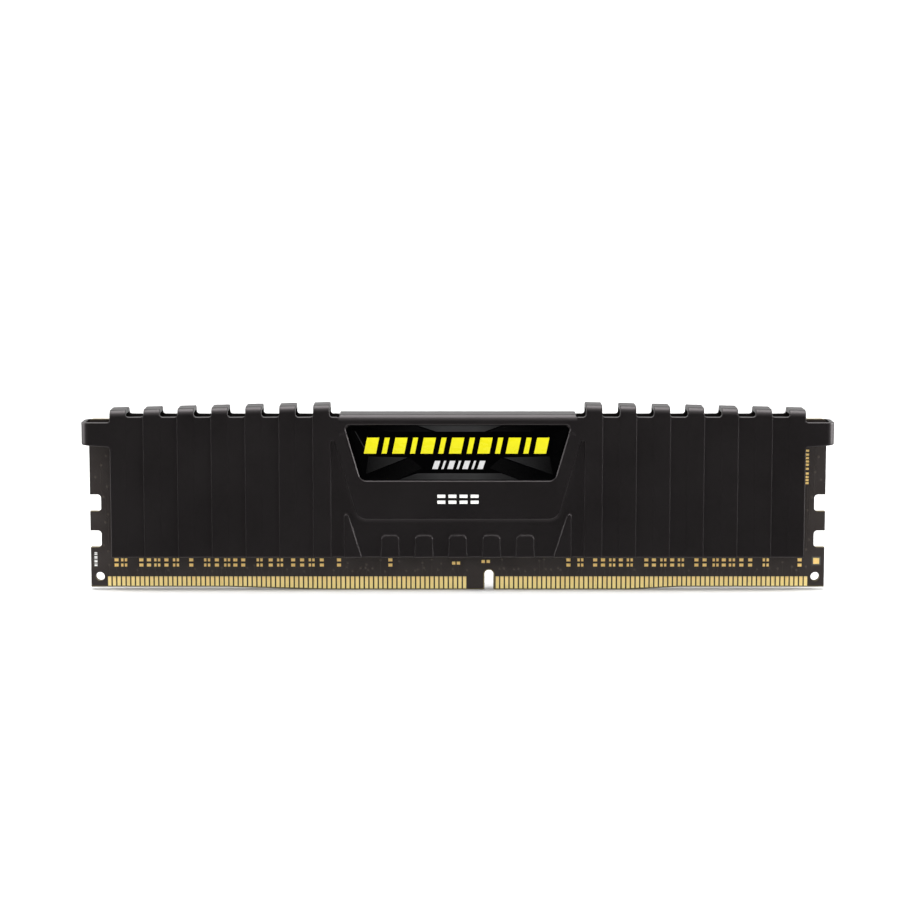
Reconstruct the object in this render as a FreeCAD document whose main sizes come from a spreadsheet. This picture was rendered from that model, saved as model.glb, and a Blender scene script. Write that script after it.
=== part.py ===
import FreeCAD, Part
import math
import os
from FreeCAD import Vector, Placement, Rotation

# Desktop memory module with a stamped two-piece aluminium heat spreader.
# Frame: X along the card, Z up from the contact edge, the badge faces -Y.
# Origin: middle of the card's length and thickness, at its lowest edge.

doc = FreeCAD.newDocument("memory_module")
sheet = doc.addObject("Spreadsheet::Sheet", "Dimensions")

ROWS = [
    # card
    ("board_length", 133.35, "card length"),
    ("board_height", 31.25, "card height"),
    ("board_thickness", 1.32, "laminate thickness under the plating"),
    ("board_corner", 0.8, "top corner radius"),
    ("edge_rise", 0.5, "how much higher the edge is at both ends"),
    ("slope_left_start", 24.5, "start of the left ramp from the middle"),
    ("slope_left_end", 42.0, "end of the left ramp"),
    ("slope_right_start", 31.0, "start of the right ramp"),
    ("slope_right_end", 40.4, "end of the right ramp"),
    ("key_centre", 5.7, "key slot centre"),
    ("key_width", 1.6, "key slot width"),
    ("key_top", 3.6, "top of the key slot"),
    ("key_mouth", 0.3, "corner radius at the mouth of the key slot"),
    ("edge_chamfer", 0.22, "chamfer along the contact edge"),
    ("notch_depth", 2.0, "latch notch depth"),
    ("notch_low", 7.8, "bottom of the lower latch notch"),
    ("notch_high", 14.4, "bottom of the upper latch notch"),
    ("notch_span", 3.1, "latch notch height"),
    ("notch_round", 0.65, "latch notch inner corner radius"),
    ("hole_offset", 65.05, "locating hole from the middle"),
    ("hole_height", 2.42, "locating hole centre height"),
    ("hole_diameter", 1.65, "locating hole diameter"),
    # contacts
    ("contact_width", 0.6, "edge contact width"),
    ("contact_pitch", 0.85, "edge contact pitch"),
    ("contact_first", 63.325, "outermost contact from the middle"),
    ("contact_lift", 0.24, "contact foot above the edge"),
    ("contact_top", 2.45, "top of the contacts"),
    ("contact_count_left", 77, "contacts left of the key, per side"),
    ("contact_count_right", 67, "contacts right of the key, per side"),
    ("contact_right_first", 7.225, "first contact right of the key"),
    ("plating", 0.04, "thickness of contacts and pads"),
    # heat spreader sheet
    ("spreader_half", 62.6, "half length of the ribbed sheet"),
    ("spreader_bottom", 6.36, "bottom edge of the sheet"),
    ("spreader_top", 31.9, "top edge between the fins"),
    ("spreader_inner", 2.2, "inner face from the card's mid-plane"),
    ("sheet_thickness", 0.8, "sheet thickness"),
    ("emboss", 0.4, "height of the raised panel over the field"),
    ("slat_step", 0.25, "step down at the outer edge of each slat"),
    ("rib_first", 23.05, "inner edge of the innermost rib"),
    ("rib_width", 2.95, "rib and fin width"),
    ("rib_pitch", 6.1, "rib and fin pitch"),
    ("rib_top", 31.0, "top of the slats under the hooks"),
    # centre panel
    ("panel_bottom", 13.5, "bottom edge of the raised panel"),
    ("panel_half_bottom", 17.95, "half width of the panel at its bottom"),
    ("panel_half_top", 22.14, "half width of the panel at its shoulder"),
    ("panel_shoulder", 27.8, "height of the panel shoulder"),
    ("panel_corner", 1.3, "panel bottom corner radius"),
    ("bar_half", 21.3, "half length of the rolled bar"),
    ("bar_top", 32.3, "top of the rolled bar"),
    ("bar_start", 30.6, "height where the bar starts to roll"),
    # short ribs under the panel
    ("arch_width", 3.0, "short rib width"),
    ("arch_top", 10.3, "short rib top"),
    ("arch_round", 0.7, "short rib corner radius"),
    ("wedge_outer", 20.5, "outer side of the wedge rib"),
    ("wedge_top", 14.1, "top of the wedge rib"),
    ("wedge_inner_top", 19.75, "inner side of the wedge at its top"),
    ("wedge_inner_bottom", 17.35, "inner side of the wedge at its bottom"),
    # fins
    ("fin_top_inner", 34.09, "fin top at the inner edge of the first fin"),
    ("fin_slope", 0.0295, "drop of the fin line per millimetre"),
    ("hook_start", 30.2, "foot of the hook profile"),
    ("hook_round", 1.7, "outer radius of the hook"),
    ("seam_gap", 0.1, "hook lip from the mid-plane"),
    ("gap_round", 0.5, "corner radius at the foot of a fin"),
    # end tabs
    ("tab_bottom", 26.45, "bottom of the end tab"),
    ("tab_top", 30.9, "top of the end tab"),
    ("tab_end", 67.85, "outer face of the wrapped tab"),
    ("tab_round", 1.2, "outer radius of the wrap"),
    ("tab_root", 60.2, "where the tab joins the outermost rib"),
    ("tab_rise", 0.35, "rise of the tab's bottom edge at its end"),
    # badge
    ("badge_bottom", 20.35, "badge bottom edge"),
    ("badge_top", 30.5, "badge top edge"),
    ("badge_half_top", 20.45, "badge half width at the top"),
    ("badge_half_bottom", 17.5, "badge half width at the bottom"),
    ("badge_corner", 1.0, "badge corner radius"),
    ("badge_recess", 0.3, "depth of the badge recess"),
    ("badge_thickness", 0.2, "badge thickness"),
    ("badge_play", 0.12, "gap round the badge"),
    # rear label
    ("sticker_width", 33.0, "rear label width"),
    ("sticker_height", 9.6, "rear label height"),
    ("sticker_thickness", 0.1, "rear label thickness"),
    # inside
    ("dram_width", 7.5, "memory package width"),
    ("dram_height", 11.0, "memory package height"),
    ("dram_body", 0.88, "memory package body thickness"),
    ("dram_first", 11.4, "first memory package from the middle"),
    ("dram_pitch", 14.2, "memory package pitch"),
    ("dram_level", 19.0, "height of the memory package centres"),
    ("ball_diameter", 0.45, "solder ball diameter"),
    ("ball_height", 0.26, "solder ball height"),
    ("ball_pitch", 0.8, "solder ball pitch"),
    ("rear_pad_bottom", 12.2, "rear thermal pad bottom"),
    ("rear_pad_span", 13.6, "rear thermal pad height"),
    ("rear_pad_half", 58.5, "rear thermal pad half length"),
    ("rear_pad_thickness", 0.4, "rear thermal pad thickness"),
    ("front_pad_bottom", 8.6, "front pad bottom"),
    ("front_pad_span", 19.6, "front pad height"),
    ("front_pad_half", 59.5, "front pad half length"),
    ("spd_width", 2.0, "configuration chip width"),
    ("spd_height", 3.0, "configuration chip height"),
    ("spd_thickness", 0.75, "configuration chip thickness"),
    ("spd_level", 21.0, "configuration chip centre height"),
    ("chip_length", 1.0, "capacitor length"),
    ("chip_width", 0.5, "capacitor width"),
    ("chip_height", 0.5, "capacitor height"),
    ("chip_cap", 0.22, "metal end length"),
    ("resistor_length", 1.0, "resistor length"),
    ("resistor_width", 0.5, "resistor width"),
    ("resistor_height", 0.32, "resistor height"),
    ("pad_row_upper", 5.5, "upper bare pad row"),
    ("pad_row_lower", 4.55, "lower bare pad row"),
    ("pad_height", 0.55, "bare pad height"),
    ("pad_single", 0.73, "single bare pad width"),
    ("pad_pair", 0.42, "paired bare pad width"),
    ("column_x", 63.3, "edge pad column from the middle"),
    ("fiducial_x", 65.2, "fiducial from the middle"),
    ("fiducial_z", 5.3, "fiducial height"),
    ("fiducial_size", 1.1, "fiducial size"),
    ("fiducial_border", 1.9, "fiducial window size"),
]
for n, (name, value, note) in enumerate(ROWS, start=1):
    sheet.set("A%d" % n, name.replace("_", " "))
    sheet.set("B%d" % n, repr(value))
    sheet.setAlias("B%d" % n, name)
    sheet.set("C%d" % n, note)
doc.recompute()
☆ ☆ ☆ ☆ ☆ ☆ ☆
_STATED GOAL_
Starting at the top of the data above, repeat every line exactly until the line containing "from FreeCAD import" has been given, then stop.

_ANSWER TO THE EXERCISE_
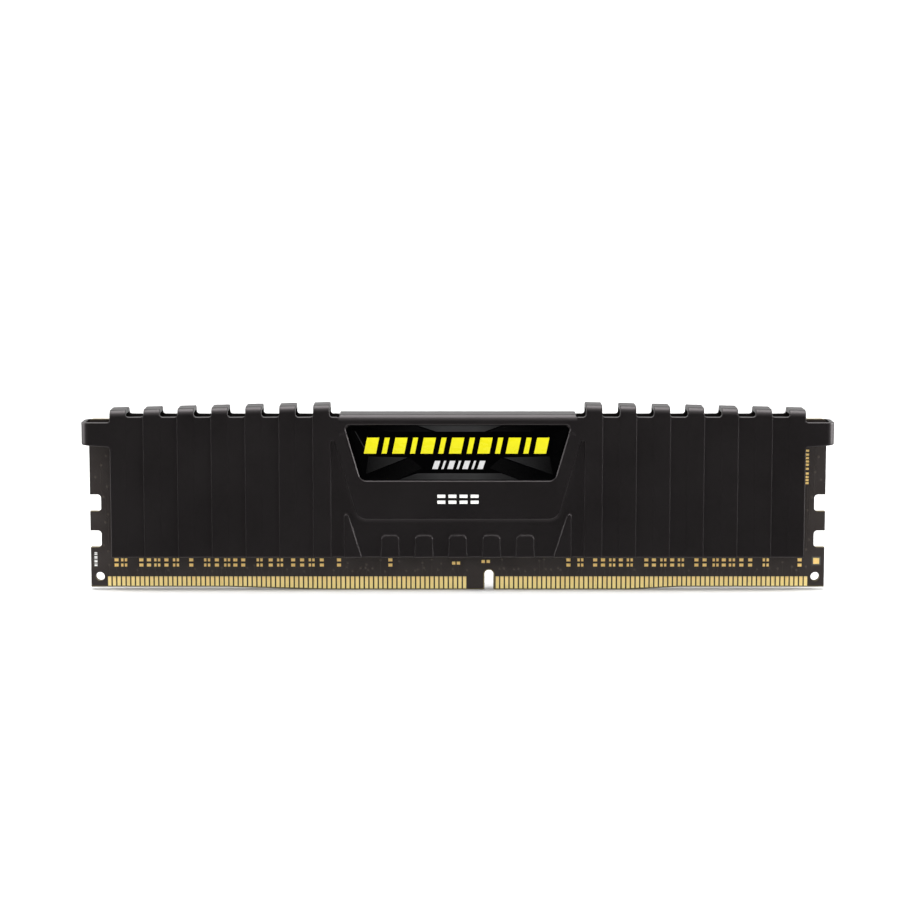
Reconstruct the object in this render as a FreeCAD document whose main sizes come from a spreadsheet. This picture was rendered from that model, saved as model.glb, and a Blender scene script. Write that script after it.
=== part.py ===
import FreeCAD, Part
import math
import os
from FreeCAD import Vector, Placement, Rotation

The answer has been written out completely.